====== Excerpted data

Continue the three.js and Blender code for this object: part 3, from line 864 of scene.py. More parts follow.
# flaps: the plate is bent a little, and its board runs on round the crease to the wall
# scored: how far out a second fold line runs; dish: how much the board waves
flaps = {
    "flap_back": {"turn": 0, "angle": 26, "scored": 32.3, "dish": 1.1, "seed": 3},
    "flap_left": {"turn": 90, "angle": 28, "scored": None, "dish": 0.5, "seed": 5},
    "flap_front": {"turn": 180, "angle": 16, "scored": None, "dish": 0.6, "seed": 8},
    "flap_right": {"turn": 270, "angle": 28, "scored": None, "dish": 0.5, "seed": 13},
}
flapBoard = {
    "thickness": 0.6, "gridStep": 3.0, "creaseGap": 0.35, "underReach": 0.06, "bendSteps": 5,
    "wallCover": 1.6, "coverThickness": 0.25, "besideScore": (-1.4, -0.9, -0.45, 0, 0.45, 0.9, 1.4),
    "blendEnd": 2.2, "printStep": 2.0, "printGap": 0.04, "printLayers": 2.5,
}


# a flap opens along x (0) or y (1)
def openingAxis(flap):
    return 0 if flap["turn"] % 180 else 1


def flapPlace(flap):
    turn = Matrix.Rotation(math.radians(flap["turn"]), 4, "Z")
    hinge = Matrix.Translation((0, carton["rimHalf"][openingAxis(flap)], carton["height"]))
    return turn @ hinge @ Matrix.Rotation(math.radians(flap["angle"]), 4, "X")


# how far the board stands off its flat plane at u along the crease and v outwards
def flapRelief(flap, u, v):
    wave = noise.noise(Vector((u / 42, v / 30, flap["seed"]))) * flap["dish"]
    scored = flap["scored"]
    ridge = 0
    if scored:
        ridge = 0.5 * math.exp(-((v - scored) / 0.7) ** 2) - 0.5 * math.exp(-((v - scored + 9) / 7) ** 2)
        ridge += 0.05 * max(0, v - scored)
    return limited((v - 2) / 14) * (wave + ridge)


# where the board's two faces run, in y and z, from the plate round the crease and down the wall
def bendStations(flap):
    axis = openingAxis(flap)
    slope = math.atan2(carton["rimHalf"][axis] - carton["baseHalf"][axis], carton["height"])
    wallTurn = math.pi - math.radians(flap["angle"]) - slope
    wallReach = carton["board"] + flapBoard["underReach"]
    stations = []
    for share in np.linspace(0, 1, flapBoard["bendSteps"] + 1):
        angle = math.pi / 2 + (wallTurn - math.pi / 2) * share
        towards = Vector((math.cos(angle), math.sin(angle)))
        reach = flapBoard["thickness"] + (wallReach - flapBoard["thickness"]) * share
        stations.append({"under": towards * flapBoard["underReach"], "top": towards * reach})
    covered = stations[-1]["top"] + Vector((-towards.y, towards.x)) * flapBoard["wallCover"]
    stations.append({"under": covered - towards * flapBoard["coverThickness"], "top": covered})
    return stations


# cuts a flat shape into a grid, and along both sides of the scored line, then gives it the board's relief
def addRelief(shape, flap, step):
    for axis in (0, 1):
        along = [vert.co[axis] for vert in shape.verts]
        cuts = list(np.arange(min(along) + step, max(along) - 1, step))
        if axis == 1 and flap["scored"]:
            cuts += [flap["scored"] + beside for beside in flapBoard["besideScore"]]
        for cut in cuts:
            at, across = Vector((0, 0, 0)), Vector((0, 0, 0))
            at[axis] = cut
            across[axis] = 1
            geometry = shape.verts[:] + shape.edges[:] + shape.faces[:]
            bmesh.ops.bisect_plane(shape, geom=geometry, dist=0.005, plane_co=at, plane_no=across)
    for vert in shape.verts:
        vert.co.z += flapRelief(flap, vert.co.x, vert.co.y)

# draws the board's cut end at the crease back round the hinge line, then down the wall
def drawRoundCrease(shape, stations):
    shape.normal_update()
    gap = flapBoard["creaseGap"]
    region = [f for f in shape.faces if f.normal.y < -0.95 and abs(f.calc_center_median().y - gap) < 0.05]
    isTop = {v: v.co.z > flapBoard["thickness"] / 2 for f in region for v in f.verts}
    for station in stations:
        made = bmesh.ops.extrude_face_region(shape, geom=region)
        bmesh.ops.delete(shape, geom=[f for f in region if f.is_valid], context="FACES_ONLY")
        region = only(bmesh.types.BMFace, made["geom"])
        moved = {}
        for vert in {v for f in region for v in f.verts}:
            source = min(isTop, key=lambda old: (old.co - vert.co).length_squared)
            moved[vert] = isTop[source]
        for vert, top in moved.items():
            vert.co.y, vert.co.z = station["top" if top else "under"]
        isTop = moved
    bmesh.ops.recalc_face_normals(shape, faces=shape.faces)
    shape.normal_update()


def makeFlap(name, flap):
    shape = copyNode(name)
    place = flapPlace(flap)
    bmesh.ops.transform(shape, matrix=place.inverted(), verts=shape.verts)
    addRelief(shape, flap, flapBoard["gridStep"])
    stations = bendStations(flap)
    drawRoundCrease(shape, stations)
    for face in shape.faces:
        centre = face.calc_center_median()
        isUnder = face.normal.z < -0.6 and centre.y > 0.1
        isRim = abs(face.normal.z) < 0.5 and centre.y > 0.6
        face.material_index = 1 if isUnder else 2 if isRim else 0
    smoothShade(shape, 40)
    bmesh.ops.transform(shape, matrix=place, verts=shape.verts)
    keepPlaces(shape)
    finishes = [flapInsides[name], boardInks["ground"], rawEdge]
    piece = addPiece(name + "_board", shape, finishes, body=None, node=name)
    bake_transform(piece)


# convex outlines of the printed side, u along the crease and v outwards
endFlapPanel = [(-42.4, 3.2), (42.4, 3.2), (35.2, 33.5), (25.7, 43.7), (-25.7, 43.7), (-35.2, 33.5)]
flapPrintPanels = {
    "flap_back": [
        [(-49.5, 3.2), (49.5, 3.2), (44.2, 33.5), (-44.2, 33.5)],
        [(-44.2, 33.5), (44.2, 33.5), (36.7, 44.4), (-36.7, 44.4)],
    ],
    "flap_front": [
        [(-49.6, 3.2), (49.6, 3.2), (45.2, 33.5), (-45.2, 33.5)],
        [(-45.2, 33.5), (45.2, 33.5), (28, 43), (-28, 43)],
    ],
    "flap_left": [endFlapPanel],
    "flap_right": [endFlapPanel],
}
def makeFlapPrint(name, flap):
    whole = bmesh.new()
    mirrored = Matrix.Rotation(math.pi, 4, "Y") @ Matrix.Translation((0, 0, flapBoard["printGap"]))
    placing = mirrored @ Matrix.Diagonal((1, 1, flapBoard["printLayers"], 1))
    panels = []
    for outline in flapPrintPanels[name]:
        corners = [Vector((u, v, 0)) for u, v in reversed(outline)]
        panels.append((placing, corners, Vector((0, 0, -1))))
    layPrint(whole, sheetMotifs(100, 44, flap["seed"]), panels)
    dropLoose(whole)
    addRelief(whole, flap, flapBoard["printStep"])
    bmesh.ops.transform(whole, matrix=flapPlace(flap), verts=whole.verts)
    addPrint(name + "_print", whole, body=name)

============
====== Excerpted data

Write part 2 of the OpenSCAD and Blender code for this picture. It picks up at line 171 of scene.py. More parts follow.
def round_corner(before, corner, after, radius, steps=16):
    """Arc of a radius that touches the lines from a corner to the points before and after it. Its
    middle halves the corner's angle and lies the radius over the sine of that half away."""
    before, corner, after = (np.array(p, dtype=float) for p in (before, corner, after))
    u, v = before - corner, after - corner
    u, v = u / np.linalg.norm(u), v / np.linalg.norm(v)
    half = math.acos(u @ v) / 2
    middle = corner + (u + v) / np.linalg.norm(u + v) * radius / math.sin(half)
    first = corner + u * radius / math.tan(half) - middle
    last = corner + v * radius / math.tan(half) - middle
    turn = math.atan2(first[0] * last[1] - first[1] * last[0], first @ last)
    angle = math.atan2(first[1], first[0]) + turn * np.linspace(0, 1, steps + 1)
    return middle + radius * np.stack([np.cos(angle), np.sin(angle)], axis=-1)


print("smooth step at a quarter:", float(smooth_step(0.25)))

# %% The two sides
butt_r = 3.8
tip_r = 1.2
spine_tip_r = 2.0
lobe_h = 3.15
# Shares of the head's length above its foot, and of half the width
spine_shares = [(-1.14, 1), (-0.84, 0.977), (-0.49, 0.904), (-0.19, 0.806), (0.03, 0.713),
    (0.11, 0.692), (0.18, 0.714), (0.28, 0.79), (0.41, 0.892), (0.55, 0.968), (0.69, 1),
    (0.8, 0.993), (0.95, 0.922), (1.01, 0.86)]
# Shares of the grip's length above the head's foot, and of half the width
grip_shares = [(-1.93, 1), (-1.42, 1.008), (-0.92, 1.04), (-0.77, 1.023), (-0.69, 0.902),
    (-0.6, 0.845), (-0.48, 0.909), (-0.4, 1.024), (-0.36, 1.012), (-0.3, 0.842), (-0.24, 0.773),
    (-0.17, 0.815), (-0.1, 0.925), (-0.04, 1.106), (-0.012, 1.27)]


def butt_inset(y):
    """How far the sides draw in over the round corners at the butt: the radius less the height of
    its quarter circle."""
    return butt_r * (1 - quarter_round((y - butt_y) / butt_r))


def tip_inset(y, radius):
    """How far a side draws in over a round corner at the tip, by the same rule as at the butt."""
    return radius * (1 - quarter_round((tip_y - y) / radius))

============

Pull out all lines containing the word "parts" from the entries above.

Continue the three.js and Blender code for this object: part 3, from line 864 of scene.py. More parts follow.
Write part 2 of the OpenSCAD and Blender code for this picture. It picks up at line 171 of scene.py. More parts follow.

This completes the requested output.